Friday, February 6, 2009

U-3: NSA vs. SA

The unemployment report from BLS came out today and it was ugly, even with the headline reporting of the seasonally adjusted numbers. What stuck out at me when I looked into the A-12 table was the difference between the non-seasonally adjusted (NSA) and seasonally adjusted (SA) values. They were respectively 8.5% and 7.6%. Consider the following stories from the last part of 2008:

- "November retail hiring was 53 percent lower than a year ago, when retailers added nearly 458,000 holiday workers, compared with 217,200 hires last month, according to an analysis by Challenger, Gray & Christmas Inc. (Source: Boston Globe - Dec. 5, 2008)

- "Department stores hired 88,000 fewer people this November compared with 2007, and clothing and accessories stores cut 65,000 jobs, according to the Labor Department. (Source: Forbes - Dec. 11, 2008)

There are tons more of these stories if you're inclined to look. If you read a local Picayune, Gazette, or News you'll likely recall similar headlines. So with that backdrop, how valid is the U-3 SA number? As ever on this blog, to the charts!

The first chart looks at the monthly trend in the difference between the NSA and SA numbers. You would expect there to be a pattern because of the whole idea behind the NSA value. However, there is some variation inside in the monthly differences which would be expected. The question is whether or not this is a systematic pattern or just noise. The next chart can shed some light on that question.

This chart requires a little bit of explanation. It uses the difference values for all the January numbers from 1989-2009 and plots them against the U-3 NSA value. The line fits reasonably well with an R2 = 0.805. This certainly seems to imply some correlation with the background unemployment level - a higher U-3 number tends to have a higher difference between the NSA and SA values. I think the stories noted above explain the reason behind this phenomenon.
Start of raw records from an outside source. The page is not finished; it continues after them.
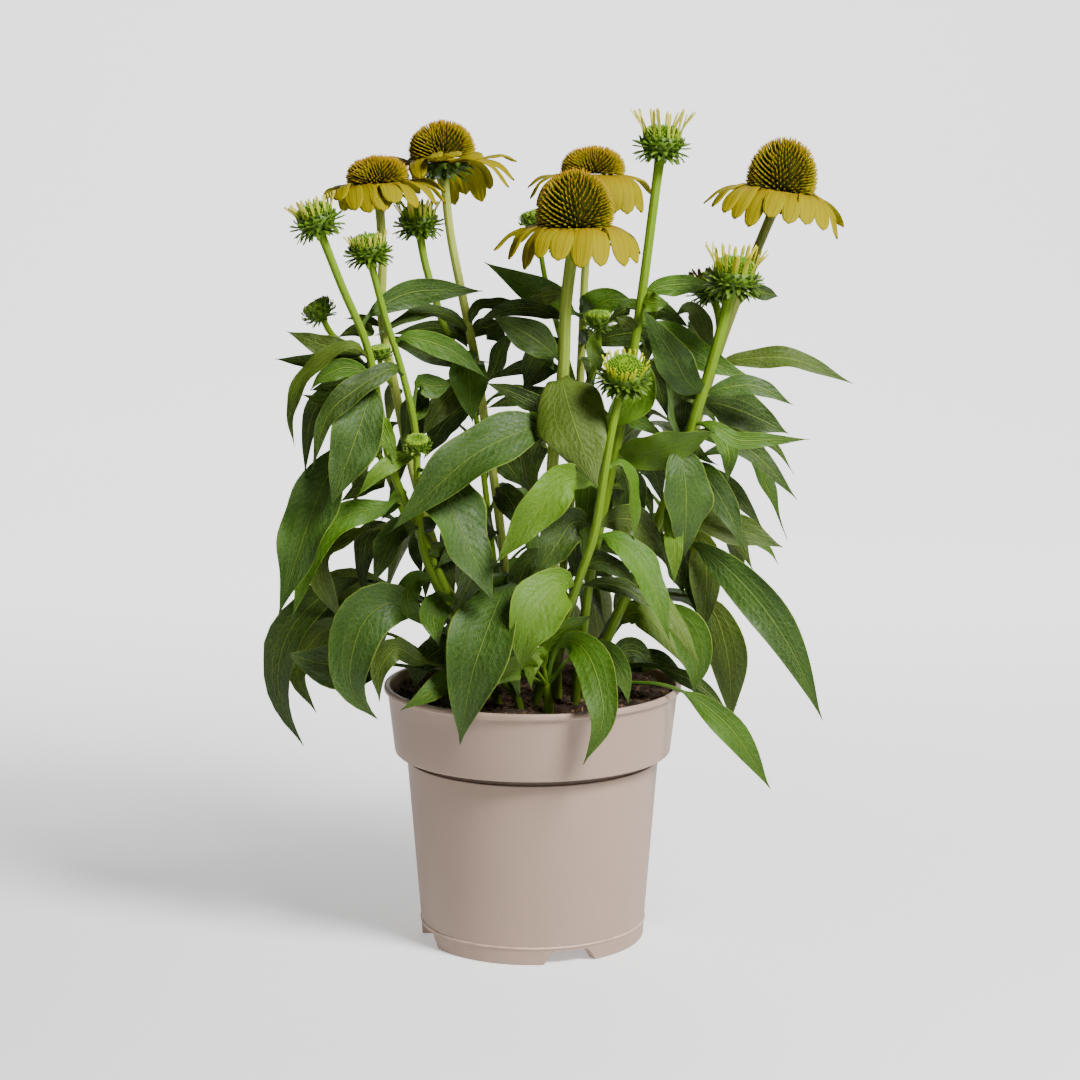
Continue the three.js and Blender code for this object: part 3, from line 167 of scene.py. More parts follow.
# The leaves: stem, height where it leaves the stem, its midrib's places from there to the tip,
# width, how far its face is turned to the eye, share that is bare petiole, tone.
LEAVES = (
    ("bud1", 354, [[-104, 345, -66], [-112, 322, -78], [-128, 278, -84]], 30, 0.85, 0.1, 4),
    ("bud2", 361, [[-90, 365, -66], [-112, 352, -78], [-130, 335, -82], [-140, 300.5, -84]], 15, 0.75, 0.08,
     0),
    ("bud1", 372, [[-117, 380.5, -62], [-142, 362, -68], [-153, 338, -70], [-151, 316, -68]], 13, 0.5, 0.08,
     3),
    ("bud1", 391, [[-100, 402, -42], [-75, 414, -32], [-31, 414.5, -25]], 17, 0.85, 0.15, 4),
    ("bud1", 374, [[-130, 379, -50], [-156, 389, -45]], 14, 0.85, 0.08, 3),
    ("bud1", 368, [[-135, 369, -38], [-164, 371.5, -32]], 12, 0.7, 0.08, 0),
    ("bloom2", 392, [[-108, 397, -8], [-119, 397, 0]], 6, 0.6, 0.08, 0),
    ("bud1", 362, [[-118, 366, -60], [-133, 360, -62], [-141, 351.5, -62]], 12, 0.85, 0.1, 1),
    ("bud1", 358, [[-125, 355, -50], [-141, 351.5, -46]], 11, 0.8, 0.08, 0),
    ("bud1", 349, [[-125, 344, -42], [-147, 349, -38]], 10, 0.8, 0.08, 1),
    ("bud1", 350, [[-125, 350, -32], [-140, 335, -32], [-144.5, 297, -32]], 12, 0.8, 0.1, 0),
    ("bud1", 338, [[-97, 331, -60], [-92, 320, -66], [-86, 306.5, -68]], 13, 0.9, 0.1, 2),
    ("bud2", 309, [[-85, 308, -62], [-98, 299, -70], [-111.5, 284, -72]], 11, 0.85, 0.08, 2),
    ("bud2", 382, [[-78, 385, -52], [-52, 377, -50], [-29, 359.5, -48]], 14, 0.85, 0.08, 1),
    ("bud2", 330, [[-75, 345, -44], [-72, 356, -42], [-64, 354, -42], [-50, 356, -40]], 15, 0.95, 0.5, 1),
    ("bloom1", 352, [[-48, 352, -8], [-58, 342, -14], [-70, 322, -18]], 18, 0.95, 0.1, 3),
    ("bloom1", 388, [[-52, 398, -6], [-72, 400, -18], [-100, 386, -34]], 12, 0.65, 0.08, 0),
    ("bloom1", 366, [[-58, 372, -4], [-78, 380, -4], [-99, 387, 0]], 12, 0.7, 0.08, 0),
    ("bloom1", 370, [[-40, 369, -14], [-40, 355, -22], [-38, 331, -24]], 23, 1, 0.1, 1),
    ("bloom1", 391, [[-37, 402, -2], [-28, 406, -6], [-8, 406, -10], [0, 404, -10]], 9, 0.75, 0.1, 0),
    ("bloom1", 384, [[-33, 391, 8], [-27, 392, 12], [-19, 396, 14]], 10, 0.95, 0.1, 0),
    ("bloom1", 350, [[-24, 366, 4], [-20, 378, 4], [-10, 391, 2]], 11, 0.95, 0.2, 0),
    ("bloom3", 336, [[5, 342, -50], [-12, 350, -50], [-30, 356.5, -48]], 12, 0.85, 0.08, 0),
    ("bloom3", 317, [[4, 326, -58], [-8, 325, -70], [-42, 307, -88], [-90, 262, -98]], 34, 0.85, 0.12, 4),
    ("bloom3", 358, [[19, 356, -62], [27, 328, -82], [41.6, 289, -90]], 42, 0.95, 0.06, 4),
    ("bloom3", 369, [[8, 379, -56], [-5, 388, -58], [-26, 399, -56]], 20, 0.85, 0.12, 0),
    ("bloom3", 384, [[8, 381, -42], [-1, 370, -40], [-6, 354, -40]], 14, 0.95, 0.1, 0),
    ("bloom3", 414, [[10, 412, -54], [-3, 409, -56]], 11, 0.95, 0.1, 3),
    ("bloom4", 398, [[16, 406, 0], [-6, 419, -20], [-31, 433, -26]], 20, 0.9, 0.15, 1),
    ("bloom4", 400, [[38, 403, 10], [50, 409, 4], [66, 407, 0]], 20, 0.85, 0.1, 1),
    ("bloom4", 378, [[50, 386, 20], [76, 388, 16], [96, 380, 12]], 15, 0.75, 0.1, 0),
    ("bud9", 383, [[40, 376, -26], [43, 362, -30]], 16, 1, 0.1, 2),
    ("bud5", 411, [[80, 417, -58], [98, 419, -52], [116, 418, -48]], 13, 0.85, 0.08, 1),
    ("bud5", 390, [[60, 395, -64], [52.5, 398, -66]], 11, 0.95, 0.1, 3),
    ("bud5", 408, [[77, 407, -66], [86.5, 407, -68]], 13, 1, 0.1, 2),
    ("bud5", 372, [[70, 362, -52], [65, 345, -56], [43, 325, -58]], 26, 0.95, 0.1, 2),
    ("bud5", 394, [[80, 391, -46], [94, 383, -46], [114, 369, -48], [141, 358.5, -50]], 17, 0.9, 0.12, 1),
    ("bud5", 312, [[80, 314, -64], [116, 326, -76]], 25, 0.92, 0.06, 2),
    ("bud5", 300, [[58, 298, -30], [62, 280, -28], [62, 252, -28]], 22, 0.95, 0.1, 0),
    ("bud6", 349, [[98, 358, -80], [90, 372, -84], [70, 403, -88]], 24, 0.95, 0.06, 4),
    ("bud6", 349, [[122, 353, -68], [142, 354, -68], [165.5, 342, -66]], 13, 0.85, 0.08, 4),
    ("bud6", 343, [[118, 343, -54], [138, 336, -50], [162.5, 324, -46]], 24, 0.85, 0.06, 0),
    ("bud6", 331, [[114, 329, -72], [130, 320, -74], [150, 320, -72], [176, 320.5, -68]], 10, 0.75, 0.08, 1),
    ("bud6", 345, [[99, 352, -44], [97, 340, -40], [95, 318, -38]], 17, 0.95, 0.1, 0),
    ("bud6", 316, [[93, 314, -78], [97, 290, -98], [96.6, 245.5, -102]], 31, 0.97, 0.08, 4),
    ("bud6", 325, [[118, 322, -58], [124, 312, -60], [123.7, 293, -60]], 12, 0.95, 0.25, 1),
    ("bud6", 322, [[120, 322, -44], [142, 310, -42], [168, 282, -40]], 14, 0.85, 0.1, 0),
    ("bud6", 326, [[130, 325, -30], [152, 317, -28], [166, 298, -26]], 8, 0.7, 0.1, 0),
    ("bud6", 285, [[88, 270, -62], [90, 250, -66], [89.5, 228, -66]], 12, 0.95, 0.1, 2),
    ("bloom5", 368, [[132, 371, -20], [165, 371, -26], [204, 355.5, -30]], 14, 0.8, 0.06, 3),
    ("bloom5", 404, [[138, 413, -22], [147, 413, -24], [156, 411, -24]], 10, 0.9, 0.45, 0),
    ("bloom5", 374, [[110, 388, -26], [105, 401, -30], [98, 404, -34], [90, 398, -38]], 14, 0.95, 0.2, 3),
    ("bloom5", 372, [[105, 386, -4], [98, 396, 0]], 16, 0.95, 0.1, 0),
    ("bloom5", 304, [[108, 298, -38], [122, 278, -46], [135, 249, -50]], 18, 0.95, 0.15, 4),
    ("bloom5", 308, [[115, 296, -22], [130, 284, -24], [146, 264, -26]], 13, 0.75, 0.15, 0),
    ("bloom5", 268, [[105, 268, -8], [130, 263, -10], [159, 252, -12]], 22, 0.95, 0.2, 3),
    ("bloom5", 290, [[118, 272, 4], [130, 256, 6], [140, 237, 6]], 14, 0.9, 0.2, 3),
    ("bloom5", 278, [[125, 266, 18], [148, 252, 20], [156, 241, 20]], 10, 0.8, 0.3, 1),
    ("bloom5", 252, [[100, 255, -22], [122, 240, -36], [146, 214, -46], [166, 183, -52], [184, 142, -54]], 24,
     0.92, 0.22, 4),
    ("bloom5", 258, [[104, 256, -14], [110, 236, -22], [107.7, 195, -24]], 20, 0.95, 0.2, 3),
    ("bloom5", 228, [[78, 222, -44], [92, 203, -56], [106.5, 175.5, -60]], 14, 0.95, 0.3, 1),
    ("bloom5", 216, [[80, 212, -22], [97, 199, -32], [104, 180, -36], [102, 159, -36]], 26, 1, 0.35, 1),
    ("bloom5", 222, [[90, 222, 0], [113, 214, -8], [124, 180, -14], [126, 140, -14]], 25, 1, 0.35, 3),
    ("bloom5", 205, [[58, 208, -20], [67, 211, -26], [80, 200, -34], [95, 178, -40]], 16, 0.92, 0.2, 1),
    ("bud8", 289, [[36, 293, -84], [22, 295, -90], [4, 276, -96], [-24, 241, -100]], 24, 0.93, 0.08, 2),
    ("bud8", 302, [[57, 305, -76], [63, 290, -78], [65, 257, -80]], 14, 0.5, 0.15, 1),
    ("bud8", 266, [[26, 268, -66], [14, 252, -72], [1, 233, -74]], 24, 0.93, 0.08, 0),
    ("bud8", 255, [[46, 259, -76], [62, 249, -84], [77, 224, -92], [87, 193, -96]], 21, 0.88, 0.1, 1),
    ("bud8", 264, [[52, 270, -62], [68, 266, -60], [85, 241, -58]], 18, 0.9, 0.1, 3),
    ("bud8", 228, [[18, 229, -72], [6, 216, -86], [-4, 196, -94], [-8, 174, -94]], 34, 0.97, 0.06, 2),
    ("bud8", 226, [[42, 229, -62], [60, 225, -66], [79, 212, -68]], 11, 0.85, 0.15, 0),
    ("bud8", 238, [[42, 243, -48], [56, 237, -44], [66, 226, -42]], 14, 0.9, 0.1, 0),
    ("bloom3", 250, [[0, 246, -34], [-8, 232, -38], [-12, 212, -38]], 15, 0.97, 0.1, 0),
    ("bloom1", 262, [[-38, 258, -24], [-50, 250, -32], [-62, 238, -36]], 17, 0.97, 0.1, 0),
    ("bloom1", 242, [[-34, 238, -34], [-44, 222, -48], [-52, 203, -54]], 15, 0.97, 0.15, 0),
    ("bloom1", 236, [[-13, 231, -42], [-20, 221, -78], [-33, 188, -104], [-40, 164, -110],
     [-46, 126.5, -110]], 40, 0.97, 0.3, 4),
    ("bloom1", 290, [[-16, 284, -18], [-8, 272, -24], [2, 260, -26]], 18, 0.95, 0.1, 0),
    ("bud2", 302, [[-64, 298, -66], [-56, 287, -76], [-43, 258, -86], [-24, 216, -92]], 35, 0.97, 0.08, 4),
    ("bud2", 264, [[-84, 264, -58], [-93, 248, -64], [-101, 229, -66]], 19, 0.97, 0.1, 0),
    ("bud2", 232, [[-74, 231, -58], [-79, 218, -62], [-66, 200, -64]], 15, 0.95, 0.1, 1),
    ("bud2", 219, [[-58, 217, -66], [-63, 207, -74], [-59, 189, -78]], 18, 0.97, 0.1, 1),
    ("bud1", 318, [[-112, 312, -54], [-128, 300, -60], [-142, 268, -66], [-161, 208.5, -70]], 32, 0.93, 0.15,
     4),
    ("bud1", 285, [[-96, 277, -54], [-118, 272, -58], [-136, 254, -62], [-153, 206, -64]], 20, 0.88, 0.1, 1),
    ("bud1", 270, [[-110, 262, -40], [-131, 251, -44], [-132, 228, -48], [-118, 202, -50]], 18, 0.95, 0.3, 3),
    ("bud1", 262, [[-100, 263, -34], [-107, 245, -34], [-106, 218, -34]], 14, 0.97, 0.2, 0),
    ("basal1", 168, [[-56, 200, -34], [-70, 210, -56], [-90, 217, -72], [-108, 203, -82], [-116, 172, -86],
     [-110, 155, -86], [-98, 143, -84]], 33, 1, 0.38, 4),
    ("basal1", 168, [[-55, 210, -24], [-93, 228, -34], [-120, 229, -40], [-150, 205, -46], [-161, 176, -48],
     [-158, 150, -48], [-145, 126, -48]], 24, 1, 0.45, 0),
    ("basal1", 165, [[-60, 173, -34], [-78, 176.5, -40], [-100, 178.5, -44], [-130, 178, -48],
     [-157, 185, -50]], 31, 1, 0.48, 0),
    ("basal1", 168, [[-70, 185.5, -12], [-92, 197.5, -14], [-130, 200, -18], [-149, 174, -22],
     [-137, 147, -22]], 18, 1, 0.45, 3),
    ("basal1", 168, [[-60, 213, -4], [-105, 229.5, 0], [-130, 226, -2], [-145, 212, -2], [-160, 193, -4]], 19,
     0.95, 0.5, 3),
    ("basal1", 168, [[-50, 205, 6], [-95, 224, 10], [-128, 214, 8], [-137, 201, 6], [-147, 190, 6]], 20, 0.95,
     0.5, 0),
    ("basal1", 165, [[-56, 176, -46], [-72, 181, -56], [-86, 188, -62], [-97, 174, -64], [-97, 154, -64]], 15,
     1, 0.45, 3),
    ("basal1", 168, [[-50, 188, -26], [-60, 186, -32], [-71, 176, -36], [-74, 161, -36]], 20, 0.95, 0.3, 0),
    ("basal2", 164, [[-14, 174, -66], [-48, 169, -76], [-66, 159, -84], [-84, 148.5, -86]], 17, 1, 0.35, 1),
    ("basal2", 164, [[0, 176, -70], [-10, 177, -78], [-29, 163, -86]], 15, 1, 0.3, 2),
    ("basal2", 164, [[5, 184, -66], [-1, 176, -74], [-1, 162, -76]], 11, 0.95, 0.3, 2),
    ("basal2", 164, [[7, 186, -56], [20, 200, -62], [38, 209, -64]], 17, 1, 0.3, 1),
    ("basal2", 164, [[14, 186, -58], [24, 193, -64], [35, 184, -78], [43, 162, -96], [44, 140, -104],
     [32, 114, -104]], 23, 0.92, 0.22, 1),
    ("basal2", 164, [[24, 182, -52], [42, 187, -58], [56, 173, -66], [61, 152, -70]], 17, 0.97, 0.3, 1),
    ("basal3", 166, [[60, 166, -34], [78, 165.5, -44], [92, 162, -48], [108, 153, -50], [128, 134, -52],
     [151, 98.5, -52]], 17, 0.95, 0.45, 1),
    ("basal3", 166, [[56, 184, 4], [66, 186, 8], [77, 177, 8]], 17, 1, 0.35, 0),
    ("basal3", 166, [[62, 178, 22], [80, 180, 28], [99, 168, 32]], 14, 0.97, 0.3, 0),
    ("basal3", 166, [[70, 178, -18], [96, 170, -26], [112, 159, -28], [126, 144, -30]], 10, 0.9, 0.4, 0),
)

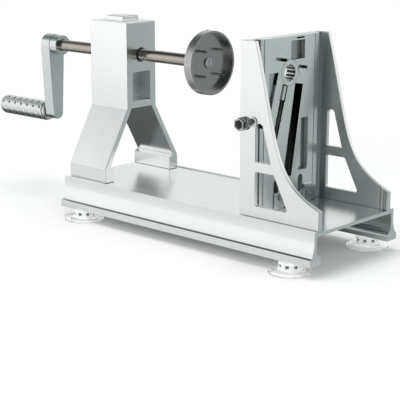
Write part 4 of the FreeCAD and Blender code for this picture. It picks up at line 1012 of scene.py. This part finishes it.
# Side clamp: hexagon socket thumb screw, black plated and worn bright at its edges, in an
# insert in the front flange. Its bright edges are also a painted highlight, as is its bright
# end rim, and the inside of its socket is darkened by painted shade. A nylon spacer sits on
# its neck, and its tip pushes a nylon shoe on the plate's edge.
soften("clamp_insert", 0.0002)
dress(zinc, "clamp_insert")
dress(nylon, "clamp_shoe", "knob_spacer")
clamp_x, clamp_z = 0.0878, 0.1282
knob_end, knob_tip = -0.0742, -0.04272
knob_length = knob_tip - knob_end
tip_radius, screw_radius = 0.0018, 0.0025
screw_pitch, screw_depth = 0.0008, 0.0004
screw_start, screw_length = 0.0044, 0.0152
knurl_radius, knurl_depth, knurls = 0.0060, 0.0005, 40
hex_flats, socket_flats, socket_depth = 0.0106, 0.0080, 0.0032


def knurled(depth):
    """Radius of the knob's round part with fine straight knurling."""
    return lambda angle: knurl_radius - depth * (0.5 - 0.5 * math.cos(angle * knurls))


knob = [(0.0, 0.0), (0.0014, 0.0), (tip_radius, 0.0004), (tip_radius, 0.0039), (0.0024, 0.0042)]
knob += threaded(screw_radius, screw_depth, screw_pitch, screw_start, screw_length)
knob += [
    (screw_radius, 0.0200), (0.0056, 0.0202), (knurled(knurl_depth / 5), 0.0208),
    (knurled(knurl_depth), 0.0212), (knurled(knurl_depth), 0.0262),
    (knurled(knurl_depth / 5), 0.0264), (0.0054, 0.02688),
    (hexagon(hex_flats * 0.94), 0.02690), (hexagon(hex_flats), 0.0274),
    (hexagon(hex_flats), 0.0308), (hexagon(hex_flats, 0.95), 0.0312),
    (0.0050, knob_length), (0.0046, knob_length),
    (hexagon(socket_flats), knob_length - 0.0002),
    (hexagon(socket_flats), knob_length - socket_depth), (0.0, knob_length - 0.0036),
]
knob_plating = metal_finish(
    "black_plated_knob", colour=(0.20, 0.20, 0.20), shade=(0.10, 0.10, 0.103),
    rough=(0.14, 0.24), grain=(600, 90, 600), wear=1.0, hollow=0.004, deepest=0.08, open_at=0.6,
)
mesh = lathe("hexagon_thumb_screw", knob, 240)
smooth(mesh, 35)
for material in (knob_plating, bright_head_and_painted_rim, dark_steel):
    mesh.materials.append(material)
# The end rim gets a painted highlight, and the inside of the socket gets painted shade.
for face in mesh.polygons:
    beyond_socket = math.hypot(face.center.x, face.center.y) > socket_flats / 2
    if beyond_socket and face.center.z > knob_length - 0.0001:
        face.material_index = 1
    elif not beyond_socket and face.center.z > knob_length - 0.0037:
        face.material_index = 2
thumb = placed(mesh, "hexagon_thumb_screw", (clamp_x, knob_tip, clamp_z), (0, -1, 0))
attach(thumb, "thumb")
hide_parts("thumb_screw")

# The bright frame beside the black knob shows no reflection of it.
thumb.visible_glossy = False
nodes["knob_spacer"].visible_glossy = False
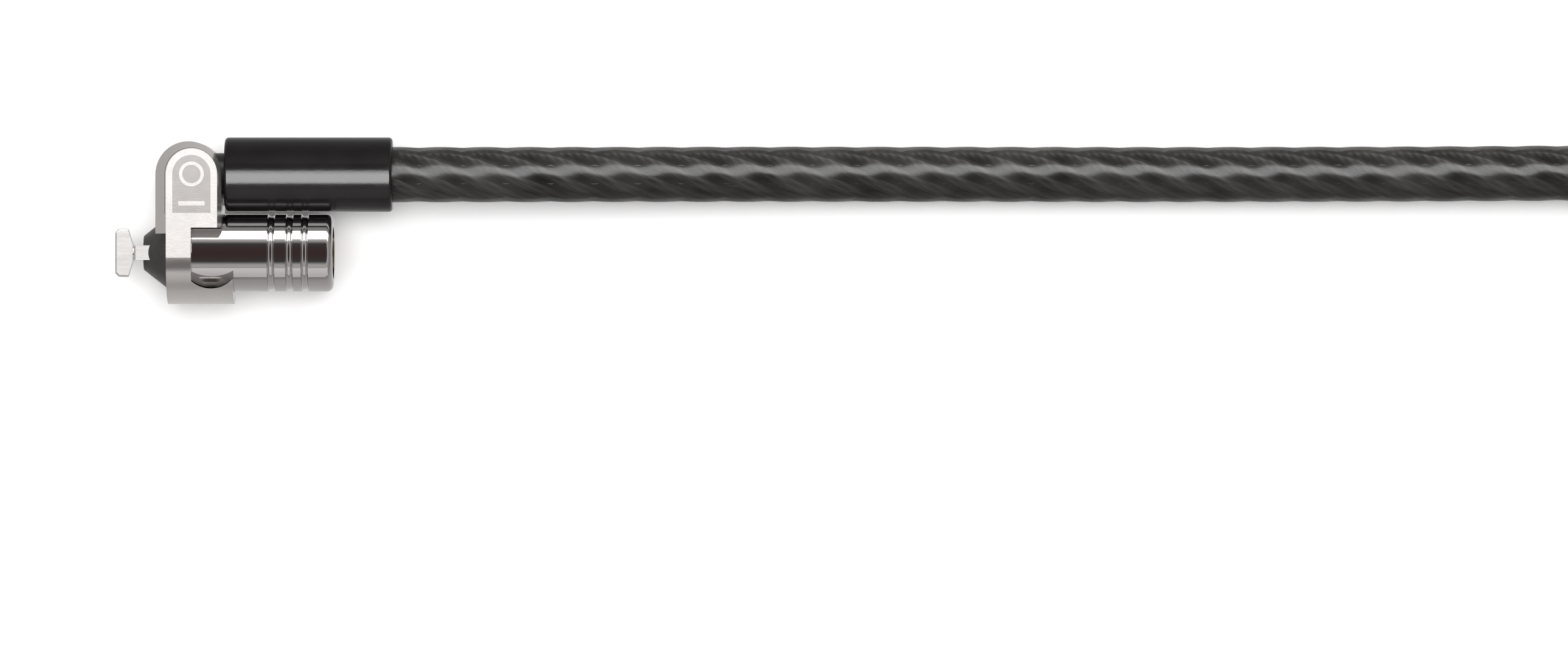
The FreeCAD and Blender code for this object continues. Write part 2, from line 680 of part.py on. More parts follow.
def route_points():
    """The cable from the boot to the coil: level out of the boot, then down to the table."""
    reach = math.sqrt(COIL_OUTSIDE_R**2 - COIL_OUTER_TURN_R**2)
    return [
        V(CABLE_START, PIVOT_Y, 0),
        V(58, PIVOT_Y, 0),
        V(100, PIVOT_Y + 0.1, CABLE_Z + 0.3),
        V(165, PIVOT_Y, CABLE_Z + 0.15),
        V(COIL_X - reach, PIVOT_Y + 0.5, FIRST_LAYER_Z),
    ]


def tail_points():
    """From the coil's top layer down to the loop's ferrule on the table."""
    heading = math.radians(FERRULE_HEADING)
    ahead = V(math.cos(heading), math.sin(heading), 0)
    return [
        V(COIL_X + 2.0, COIL_Y + COIL_OUTER_TURN_R, TOP_LAYER_Z),
        V(COIL_X + 20.0, COIL_Y + COIL_OUTER_TURN_R + 0.2, TOP_LAYER_Z - 0.2),
        FERRULE_AT - ahead * 10.7,
        FERRULE_AT + ahead * LOOP_FERRULE_LENGTH / 2,
    ]


def rounded_path(points):
    """Straight runs joined by tangent arcs, each as large as its two runs allow."""
    edges = []
    radii = []
    last = points[0]
    for before, corner, after in zip(points, points[1:], points[2:]):
        back = before - corner
        ahead = after - corner
        reach = 0.45 * min(back.Length, ahead.Length)
        turn = math.pi - back.getAngle(ahead)
        radius = reach / math.tan(turn / 2)
        back.normalize()
        ahead.normalize()
        start = corner + back * reach
        end = corner + ahead * reach
        inward = back + ahead
        inward.normalize()
        centre = corner + inward * (radius / math.cos(turn / 2))
        middle = centre - inward * radius
        edges.append(Part.LineSegment(last, start).toShape())
        edges.append(Part.Arc(start, middle, end).toShape())
        radii.append(round(radius, 1))
        last = end
    edges.append(Part.LineSegment(last, points[-1]).toShape())
    return Part.Wire(edges), radii


def round_cable(name, points):
    """A plain tube of the cable's diameter along a route."""
    path, radii = rounded_path(points)
    section = Part.Wire(Part.Circle(points[0], points[1] - points[0], CABLE_R).toShape())
    solid = path.makePipeShell([section], True, False)
    expected = math.pi * CABLE_R**2 * path.Length
    print(f"{name}: length {path.Length:.1f} radii {radii}", end=" ")
    print(f"volume over section x length {solid.Volume / expected:.5f}")
    return solid


def cable():
    return round_cable("cable", route_points())


def cable_tail():
    return round_cable("cable_tail", tail_points())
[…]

The SA model would assume that post-holiday season there would be more seasonal workers in the job market just as there should have been more seasonal workers employed in Q4. However, this year that doesn't seem to have been the case. This year, holiday hiring was muted at best and thus the substantial differences between the two measurements. Bottom line: the most recent period does not fit the pattern that the SA modeling assumes.

What to look for in February? Predicting a bump in the U-3 SA number would seem like a no-brainer at this point. The question to me is how much of the difference between the SA and NSA values will be bridged. I would not be surprised to see the NSA number actually hold steady and the SA value to creep up one or two tenths to maybe 7.7 - 7.8%. (see update below)

One other note: the participation rate slid further to 65.4% (SA) and 65.5% (NSA). These are 20 year lows. I've omitted discussion of that for brevity's sake but these are also important to watch as signs of a very anemic labor market. I've touched on that before in my original post to this blog.

Update: I have been thinking more about this and want to revise my expectations of SA unemployment. Here's why: First, the normal SA model appears to expect a fall in February NSA employment figures and compensates upward a bit as a result. I don't believe that this year, there will be a fall in February NSA unemployement and the NSA number is already very elevated. Second, the ongoing mass-layoff stories would point to a higher value. So my revised estimate is 7.9-8.1% for SA unemployment in the next report.


energyecon said...

Mr. S,

Great post - that answers a question that has been bugging me - quantifying the scale of the SA, which 'seemed' bigger than in the past...but show me the numbers. Awesome, and thanks.